Step-by-Step Deep Cycle Battery Recharging
The following steps are the proper way to recharge batteries to make them last longer. Start by parking your RV on level ground and set the parking brake. Be sure that you have turn off all the engine and other internal appliances. Find the batteries, and in most cases for motorhomes, the batteries are connected in series or connected in parallel, which should be charged separately.
Remove the cables of the battery leads with the use of a wrench tool. Start to remove the black line from the negative terminal. Next is the red cable from the positive terminal. If you notice sulfation on the terminals, you should scrub them with a clean wire brush with a paste from baking soda and water.

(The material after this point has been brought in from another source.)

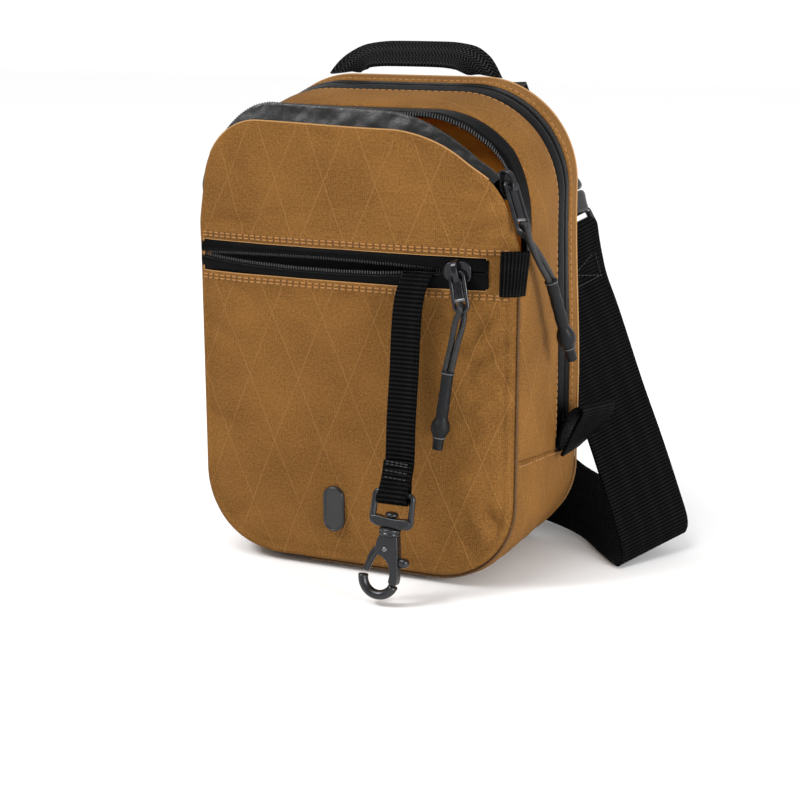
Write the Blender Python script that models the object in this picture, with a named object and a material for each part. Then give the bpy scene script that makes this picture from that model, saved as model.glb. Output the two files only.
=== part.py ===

Refill with distilled water if it is needed right after checking its water level. Now, attach the converter or the battery charger cables to your battery in reverse order. The order is red or the positive, followed by the black or the negative one. The attached battery charger is required because it converts the 120-volt AC or Alternating Current power source into a 12-volt Dc or Direct Current. Finally, you can now plug the power charger into the power source, turn it on from the switch panel or turn it on from the circuit breaker.
Also, observe the indicator light on the converter or charger, which means the battery is fully charged. When the battery is fully charged, turn off the power and disconnect the battery immediately because overcharging reduces the lifespan of your battery. These steps are also applicable when recharging your battery from the generator, shore power, and solar panels.
Keeping your RV’s core healthy is indeed a must for all RVers out there. These are simple tips but are especially useful in extending the life of your batteries. Buying new batteries in a year or two is kind of a hassle given the high price and labor cost of putting in a new one. Therefore, take good care of your batteries for a longer lifespan, and you will be happier on the road.